Effect of red ginseng saponin fraction (RGSF) on the production of pro-inflammatory cytokines in lipopolysaccharide (LPS) stimulated RAW264.7 cells. After pretreatment of cells with various concentration of RGSF, the amount of tumor necrosis factor (TNF)-α (A), interleukin (IL)- 6 (B), granulocyte macrophage colony stimulating factor (GMCSF) (C), and chemo-attractant protein (MCP)-1 (D) were determined using enzyme immunoassay. Each bar graph represents mean±SE of at least four independent experiments. *p<0.05, **p<0.01 vs. LPS.

Furthermore, RGSF moderately inhibited the release of GMCSF (Fig. 4C) and strongly abrogated MCP-1 (Fig. 4D) secretion in LPS treated RAW264.7 cells, suggesting that ginsenosides of PPD type acquired from Korean red ginseng might have pleiotropic effects on the secretion of proinflammatory cytokines from macrophages exposed to LPS. These results could be further supported by the fact that different ginsenosides acquired from Korean red ginseng posses various pharmacological effects [26].

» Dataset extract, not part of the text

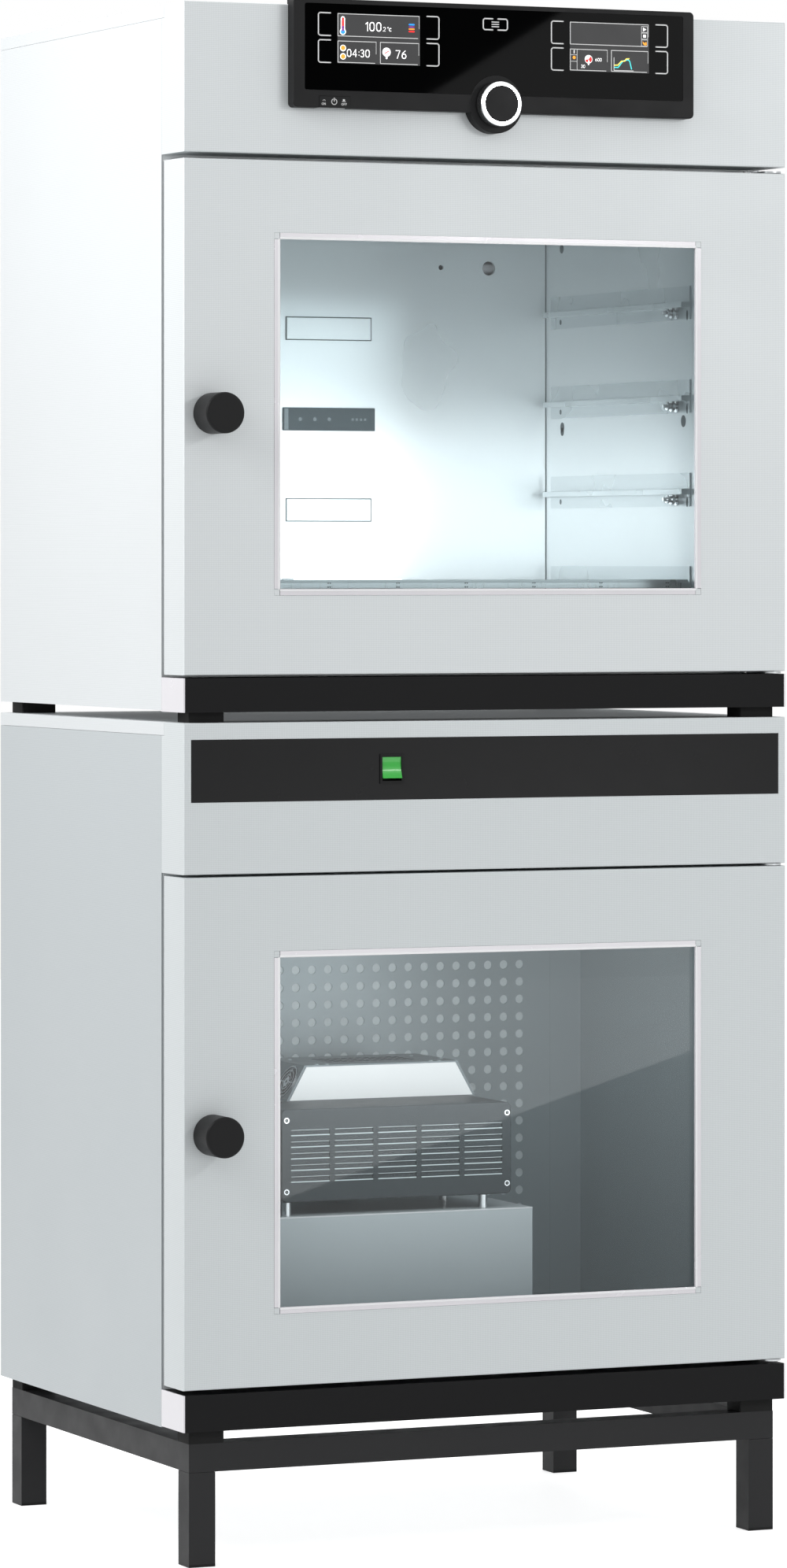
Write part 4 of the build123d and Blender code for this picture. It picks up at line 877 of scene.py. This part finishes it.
def area_light(name, place, target, size, power, roll=0.0, spread_angle=180.0):
    data = bpy.data.lights.new(name, "AREA")
    data.shape = "RECTANGLE"
    data.size, data.size_y = size
    data.energy = power
    data.spread = math.radians(spread_angle)
    light = bpy.data.objects.new(name, data)
    facing = (Vector(target) - Vector(place)).to_track_quat("-Z", "Y").to_matrix().to_4x4()
    light.matrix_world = Matrix.Translation(place) @ facing @ Matrix.Rotation(math.radians(roll), 4, "Z")
    light.visible_camera = False
    bpy.context.collection.objects.link(light)


area_light("key_left", (-1.8, -0.35, 2.1), (-0.35, 0.0, 1.1), (1.0, 1.0), 27.0)
# The two lights in front face straight back, and the panes mirror their slanting edges
area_light("front_main", (1.41, -2.5, 1.90), (1.41, 0.0, 1.90), (1.1, 0.22), 15.0, roll=31.0)
area_light("front_low", (1.0, -2.5, 0.50), (1.0, 0.0, 0.50), (1.0, 0.5), 2.6, roll=16.5)
area_light("top_soft", (0.3, 0.2, 3.6), (0.0, 0.0, 0.8), (2.0, 2.0), 18.0)
area_light("in_chamber", (0.02, -0.20, 1.13), (0.04, 0.2, 1.12), (0.46, 0.16), 0.55, spread_angle=105.0)
area_light("in_compartment", (0.0, -0.205, 0.54), (-0.02, 0.2, 0.52), (0.46, 0.20), 0.42)
area_light("in_compartment_left", (-0.18, -0.19, 0.67), (-0.24, 0.18, 0.60), (0.12, 0.06), 0.16)
area_light("in_gap", (0.0, 0.03, 0.9015), (0.0, 0.03, 0.0), (0.66, 0.46), 0.09)

world = bpy.data.worlds.new("studio")
bpy.context.scene.world = world
world.use_nodes = True
sky = world.node_tree
sky.nodes.clear()
sky_out = add(sky, "ShaderNodeOutputWorld")
seen = add(sky, "ShaderNodeBackground", in_Color=(1.0, 1.0, 1.0, 1.0), in_Strength=1.0)
ambient = add(sky, "ShaderNodeBackground", in_Color=(0.97, 0.99, 1.0, 1.0), in_Strength=0.58)
choose = add(sky, "ShaderNodeMixShader")
sky.links.new(seen_directly(sky), choose.inputs[0])
sky.links.new(ambient.outputs[0], choose.inputs[1])
sky.links.new(seen.outputs[0], choose.inputs[2])
sky.links.new(choose.outputs[0], sky_out.inputs["Surface"])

Red ginseng saponin fraction attenuates the level of TNF-α in the serum and improves the survival rate of mice in LPS induced shock

To determined if the in vitro anti-inflammatory effects of RGSF on LPS stimulated RAW264.7 cells coincides with the in vivo experimental study, we determined the level of TNF-α and the survival rate of mice administered with RGSF and/or LPS (Fig. 5A). RGSF diminished the level of TNF-α in vivo as well, and improved the survival rate of mice by 20% at a dose of 50 mg/kg, and further rescued mice from endotoxin triggered death when 200 mg/kg RGSF was used (Fig. 5B).

Fig. 5.

Effect of red ginseng saponin fraction (RGSF) in lipopolysaccharide (LPS) induced endotoxic shock in mice. Mice were pretreated with or without RGSF (50-200 mg/kg) orally for 1 h and then administered with LPS (10 mg/kg) for 7 d. After 6 h of LPS stimulation, sera were collected for tumor necrosis factor (TNF)-α assay (A), and then mice were followed for their survival for a week (B). *p<0.05 vs. LPS considered as significant.

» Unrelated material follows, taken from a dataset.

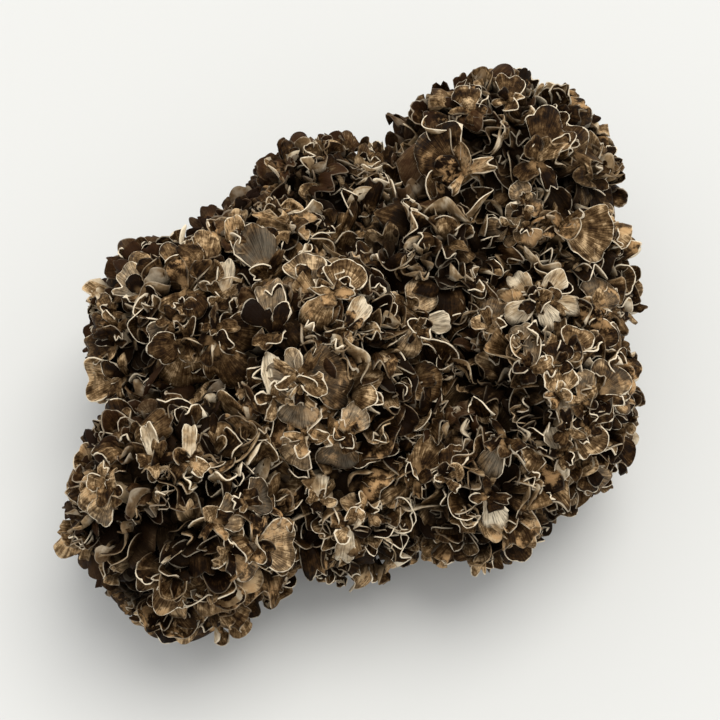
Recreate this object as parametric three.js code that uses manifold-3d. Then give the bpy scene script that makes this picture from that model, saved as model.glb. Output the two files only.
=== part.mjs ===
// A wild maitake mushroom (hen of the woods), picked whole and standing on its cut butt.
// Millimetres, +Z up. The origin is the centre of the cut face that the mushroom stands on.
// A pale butt splits into thick branches. Each branch carries one head, a ball of tufts,
// and each tuft is a few fan-shaped, wavy caps that open from one root and overlap the next tuft.

import * as THREE from 'three';
import { mergeVertices } from 'three/addons/utils/BufferGeometryUtils.js';
import Module from 'manifold-3d';

const wasm = await Module();
wasm.setup();

const UP = new THREE.Vector3(0, 0, 1);

// The heads: the centre and radius of the ball that a head's cap tips reach
const HEADS = [
  { name: 'head_far_right', centre: [114, 134, 98], radius: 94, seed: 11 },
  { name: 'head_far_middle', centre: [-14, 104, 92], radius: 70, seed: 23 },
  { name: 'head_left_far', centre: [-106, 18, 86], radius: 82, seed: 37 },
  { name: 'head_left_near', centre: [-104, -118, 82], radius: 90, seed: 41 },
  { name: 'head_centre', centre: [-12, -34, 108], radius: 86, seed: 59 },
  { name: 'head_right', centre: [126, -38, 84], radius: 84, seed: 61 },
  { name: 'head_mid_right', centre: [142, 52, 80], radius: 76, seed: 113 },
  { name: 'head_near_right', centre: [92, -92, 78], radius: 68, seed: 73 },
  { name: 'head_inner_right', centre: [52, 44, 104], radius: 74, seed: 83 },
  { name: 'head_inner_left', centre: [-52, 50, 104], radius: 66, seed: 97 },
  { name: 'head_near_middle', centre: [2, -98, 68], radius: 68, seed: 101 },
];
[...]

A previous study revealed that ginsenosides showed anti-inflammatory effects in vitro [17,27] and, yet there was scarcity of data pertaining to their effects in vivo. This study, therefore, showed that the in vitro anti-inflammatory effect of RGSF was consistent with the in vivo protective effect against endotoxin mediated shock, suggesting the effect of ginsenosides was not limited to in vitro. This could also be further supported by our observation on the anti-arthritic effect of RGSF in collagen type II induced rheumatoid arthritis in mice (unpublished result).

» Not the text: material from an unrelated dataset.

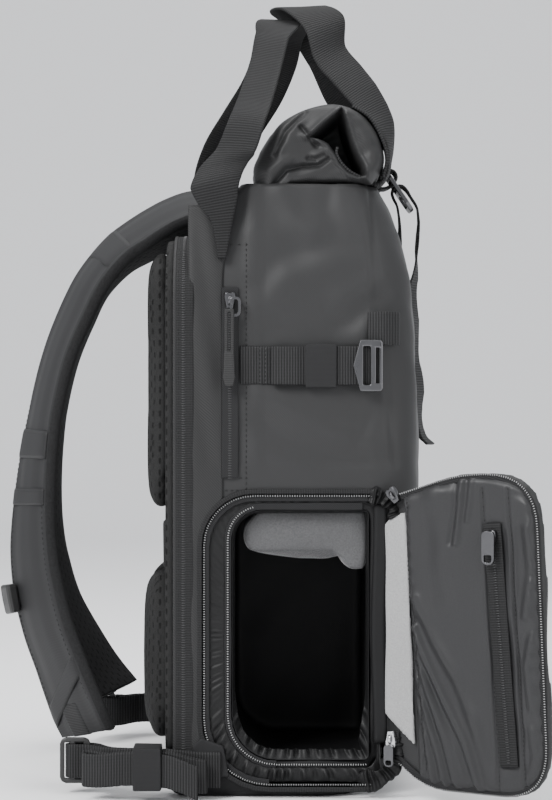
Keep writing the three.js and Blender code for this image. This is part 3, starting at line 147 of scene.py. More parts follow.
def spline(keys: Array, steps: int) -> Array:
    """A centripetal curve through keys, with any number of columns.

    Args:
        keys: The key places; the first three columns are the place.
        steps: How many stretches the curve is cut into.

    Returns:
        steps + 1 rows.
    """
    keys = np.asarray(keys, float)
    last = len(keys) - 1
    padded = np.vstack([2 * keys[0] - keys[1], keys, 2 * keys[-1] - keys[-2]])
    rows = []
    for i in range(steps + 1):
        t = i / steps * last
        k = min(int(t), last - 1)
        share = t - k
        p0, p1, p2, p3 = padded[k : k + 4]
        gaps = [max(np.linalg.norm(b[:3] - a[:3]), 1e-6) ** 0.5 for a, b in ((p0, p1), (p1, p2), (p2, p3))]
        d0, d1, d2 = gaps
        m1 = ((p1 - p0) / d0 - (p2 - p0) / (d0 + d1) + (p2 - p1) / d1) * d1
        m2 = ((p2 - p1) / d1 - (p3 - p1) / (d1 + d2) + (p3 - p2) / d2) * d1
        s2, s3 = share * share, share**3
        rows.append(
            (2 * s3 - 3 * s2 + 1) * p1 + (s3 - 2 * s2 + share) * m1 + (3 * s2 - 2 * s3) * p2 + (s3 - s2) * m2
        )
    return np.array(rows)


def length_along(line: Array) -> Array:
    """How far each point of a polyline lies from its start, along it."""
    return np.concatenate([[0], np.cumsum(np.linalg.norm(np.diff(line, axis=0), axis=1))])


def resample(points: Array, step: float, closed: bool = False) -> Array:
    """Even points along a polyline.

    Args:
        points: The polyline's points.
        step: Wanted distance between two points.
        closed: True if it ends where it starts.

    Returns:
        The even points; a closed line doesn't repeat its first one.
    """
    line = np.vstack([points, points[:1]]) if closed else np.asarray(points, float)
    run = length_along(line)
    count = max(2, int(round(run[-1] / step)))
    places = np.linspace(0, run[-1], count + 1)[: count if closed else count + 1]
    return np.stack([np.interp(places, run, line[:, k]) for k in range(line.shape[1])], axis=1)


def rounded_rect(
    x0: float, y0: float, x1: float, y1: float, radii: Sequence[float], steps: int = 8, crown: float = 0.0
) -> Array:
    """A rounded rectangle, anticlockwise from its low x, low y corner.

    Args:
        x0: Low x.
        y0: Low y.
        x1: High x.
        y1: High y.
        radii: The four corners' radii.
        steps: Stretches in each corner.
        crown: How far the high x side bulges in its middle.

    Returns:
        The outline's points.
    """
    centres = (
        (x0 + radii[0], y0 + radii[0], 180),
        (x1 - radii[1], y0 + radii[1], 270),
        (x1 - radii[2], y1 - radii[2], 0),
        (x0 + radii[3], y1 - radii[3], 90),
    )
    middle, half = (y0 + y1) / 2, (y1 - y0) / 2
    points = []

    def bulge(y: float) -> float:
        """Bulge of the high x side at y."""
        return crown * (1 - ((y - middle) / half) ** 2)

    for index, (cx, cy, start) in enumerate(centres):
        for i in range(steps + 1):
            a = math.radians(start + 90 * i / steps)
            y = cy + radii[index] * math.sin(a)
            x = cx + radii[index] * math.cos(a)
            if index in (1, 2):
                x += max(0.0, math.cos(a)) * bulge(y)
            points.append((x, y))
        if index == 1 and crown:
            for y in np.linspace(cy, centres[2][1], 12)[1:-1]:
                points.append((x1 + bulge(y), y))
    return np.array(points)


def inset(points: Array, distance: float) -> Array:
    """Moves a closed anticlockwise outline in by a distance, or out if it is negative."""
    before = unit(points - np.roll(points, 1, axis=0))
    after = unit(np.roll(points, -1, axis=0) - points)
    turned = before + after
    normal = unit(np.stack([-turned[:, 1], turned[:, 0]], axis=1))
    lean = np.maximum((normal * np.stack([-before[:, 1], before[:, 0]], axis=1)).sum(axis=1), 0.5)
    return points + normal * (distance / lean)[:, None]


# Meshes


def new_object(name: str, mesh: bpy.types.Mesh) -> bpy.types.Object:
    """Links a mesh to the scene as an object at the origin."""
    piece = bpy.data.objects.new(name, mesh)
    bpy.context.scene.collection.objects.link(piece)
    return piece


def make_mesh(
    name: str, points: Array, faces: Sequence[Sequence[int]], uv: Optional[Array] = None
) -> bpy.types.Object:
    """Makes an object from points in millimetres.

    Args:
        name: The piece's name.
        points: Its points, in millimetres.
        faces: Point numbers of each face.
        uv: A pattern place for each point, in millimetres.

    Returns:
        The object, smooth shaded, with its faces pointing out.
    """
    mesh = bpy.data.meshes.new(name)
    mesh.from_pydata((np.asarray(points) * MM).tolist(), [], [tuple(f) for f in faces])
    mesh.update()
    piece = new_object(name, mesh)
    if uv is not None:
        lay_pattern(piece, uv)
    outward(piece)
    return piece


def lay_pattern(piece: bpy.types.Object, places: Array) -> None:
    """Stores pattern places, one for each point, as the piece's UV map."""
    mesh = piece.data
    layer = mesh.uv_layers.new(name="pattern")
    index = np.empty(len(mesh.loops), dtype=np.int32)
    mesh.loops.foreach_get("vertex_index", index)
    layer.data.foreach_set("uv", (places[index] * MM).astype(np.float32).ravel())


def outward(piece: bpy.types.Object) -> None:
    """Merges doubles, turns the faces outwards and shades them smooth."""
    work = bmesh.new()
    work.from_mesh(piece.data)
    bmesh.ops.remove_doubles(work, verts=work.verts, dist=1e-6)
    bmesh.ops.recalc_face_normals(work, faces=work.faces)
    for face in work.faces:
        face.smooth = True
    work.to_mesh(piece.data)
    work.free()


def grid_faces(rows: int, cols: int, around: bool) -> list[tuple[int, int, int, int]]:
    """Faces of a grid of points, joined round its columns if around."""
    faces = []
    for i in range(rows - 1):
        for j in range(cols if around else cols - 1):
            k = (j + 1) % cols
            faces.append((i * cols + j, i * cols + k, (i + 1) * cols + k, (i + 1) * cols + j))
    return faces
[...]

In conclusion, our work showed that PPD rich RGSF attenuates the release of NO and proinflammatory cytokines in LPS stimulated murine macrophage RAW264.7 cells. Furthermore, RGSF protected mice against endotoxin mediated shock. However, data pertaining to the associated receptors and cellular signaling mechanisms during inflammation remained elusive. Thus, further work may warrant for the detailed cellular signaling mechanisms of individual ginsenosides.